[BEGIN]
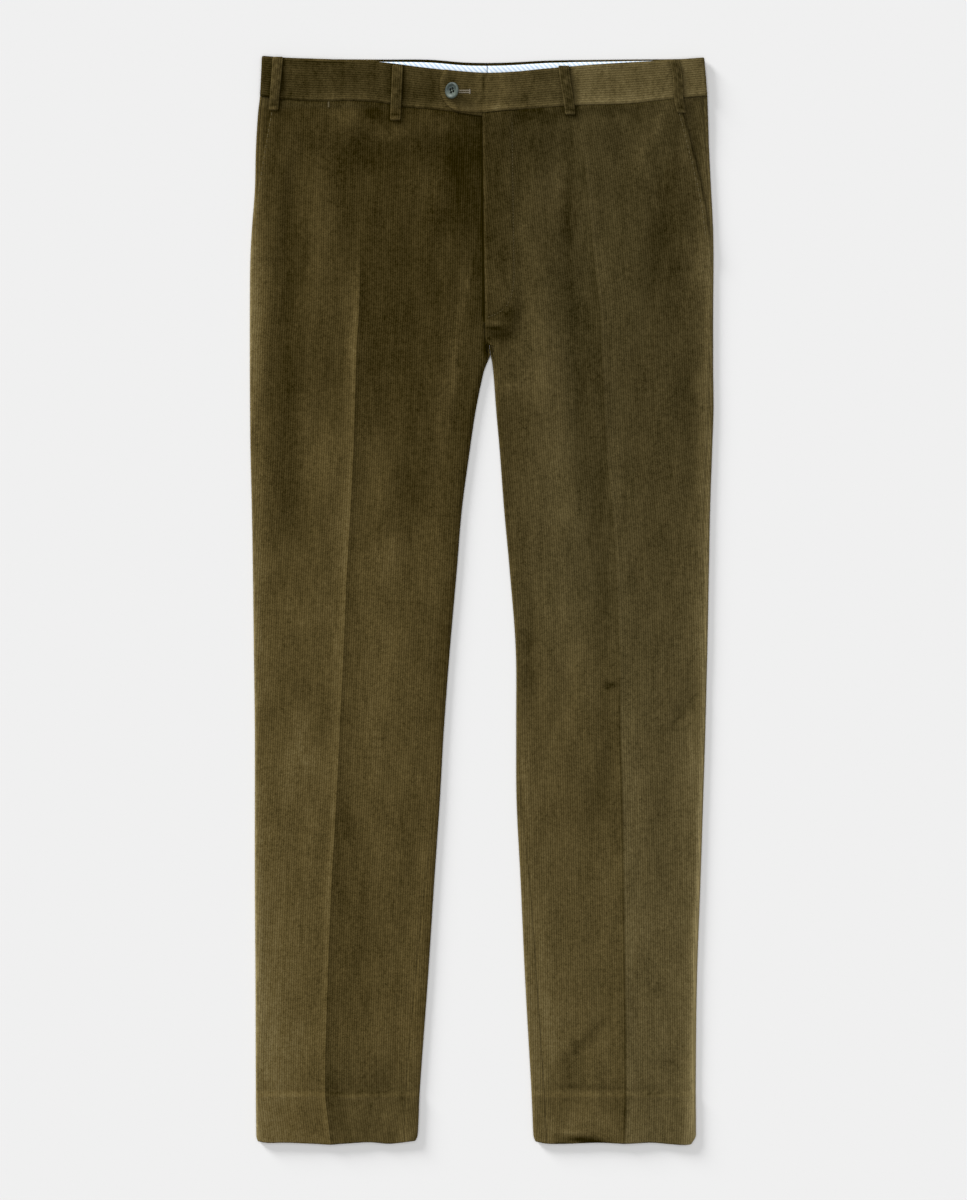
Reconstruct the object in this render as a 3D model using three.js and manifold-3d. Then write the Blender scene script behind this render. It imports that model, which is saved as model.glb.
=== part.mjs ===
// Corduroy trousers laid flat with the front side up, in millimetres, +Z up.
// +X is the wearer's left, +Y points to the waist, and the underside rests on z = 0.
// Each piece of cloth is a wall swept through stations down the garment. The back panels lie
// flat below, roll up at the side seams and inseams, and meet the front panels on top.
import * as THREE from 'three';
import Module from 'manifold-3d';
import { mergeVertices } from 'three/addons/utils/BufferGeometryUtils.js';

const wasm = await Module();
wasm.setup();

// Driving sizes
const clothWall = 1.4;
const bandWall = 1.8;
const liningWall = 1.0;
const loopWall = 1.2;
const hemWall = 2.4;
const seamGap = 0.3;
const layerGap = 0.35;
const leastLip = 0.2;
const tinyAngle = 0.01;
const hemTop = -493;
const loopWidth = 11;
const loopCrown = 0.3;
const loopCorner = 0.8;
const backLoopRise = 1.5;
const liningHeight = 36;
const liningInset = 2.2;
const buttonDiameter = 16.5;
const buttonTilt = THREE.MathUtils.degToRad(36);

// The air left between the back and front layers
const legAir = 1.5;
const hemAir = 0.6;
const waistAir = 1.0;
const leastAir = 0.4;
const mostAir = 3.7;
const creaseRise = 1.3;
const creaseWidth = 6;

// Heights up the garment where its parts begin and end
const panelTop = 486;
const bendFoot = 430;
const backRiseFoot = 440;
const backRiseTop = 480;
const hemSlopeFoot = -500;
const hemSlopeTop = -480;
const hemStep = 2;
const crotchTop = 256;
const crotchMiddle = 248;
const crotchFoot = 240;
const crotchInset = 3.8;
const flyFoot = 276;
const flyLiftEnd = 258;
const pocketFoot = 352;
const pocketLiftEnd = 326;
const pocketZoneX = 180;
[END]
_The task_
Print the material above verbatim, first line through the line containing "wasm.setup();", both included.

_Answer for the task_
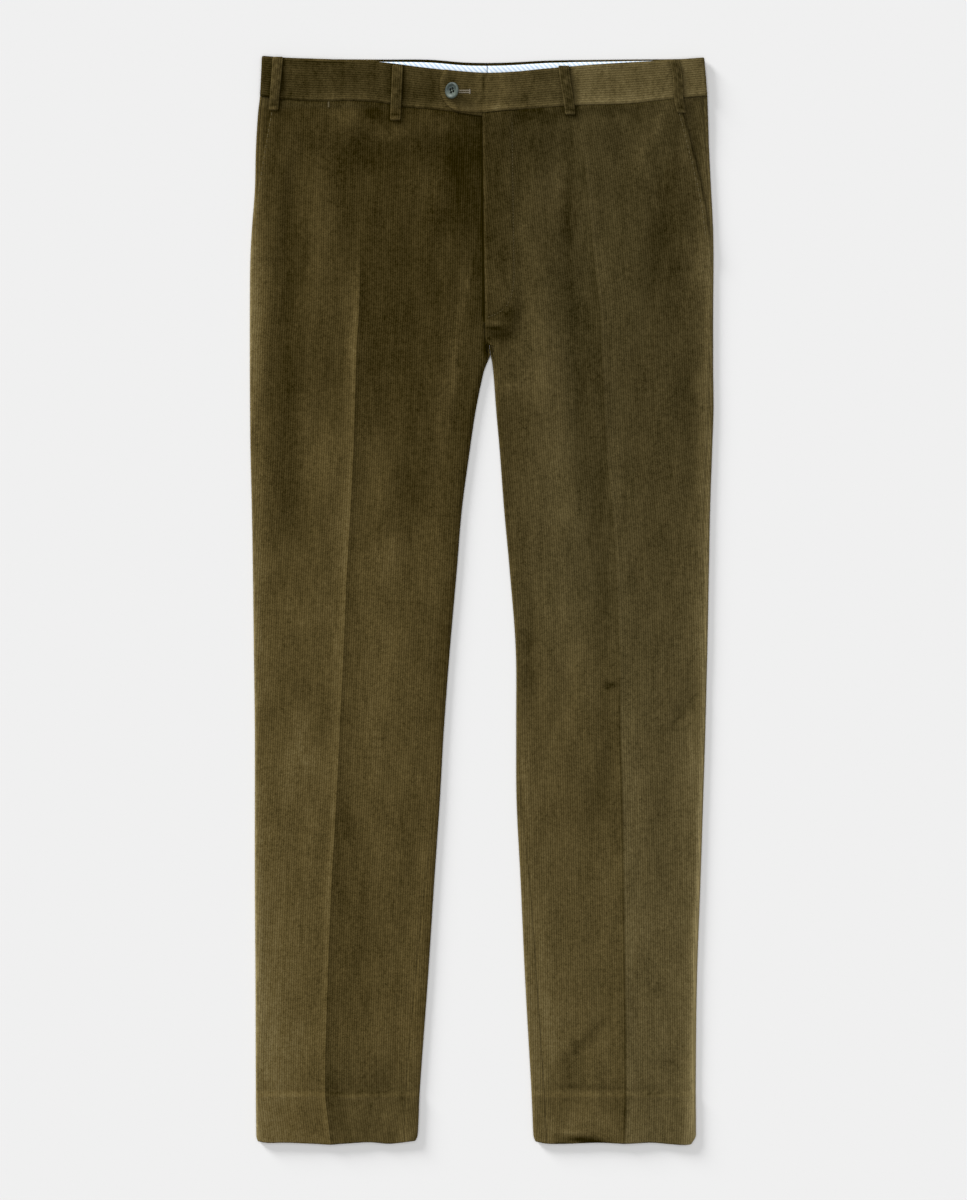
Reconstruct the object in this render as a 3D model using three.js and manifold-3d. Then write the Blender scene script behind this render. It imports that model, which is saved as model.glb.
=== part.mjs ===
// Corduroy trousers laid flat with the front side up, in millimetres, +Z up.
// +X is the wearer's left, +Y points to the waist, and the underside rests on z = 0.
// Each piece of cloth is a wall swept through stations down the garment. The back panels lie
// flat below, roll up at the side seams and inseams, and meet the front panels on top.
import * as THREE from 'three';
import Module from 'manifold-3d';
import { mergeVertices } from 'three/addons/utils/BufferGeometryUtils.js';

const wasm = await Module();
wasm.setup();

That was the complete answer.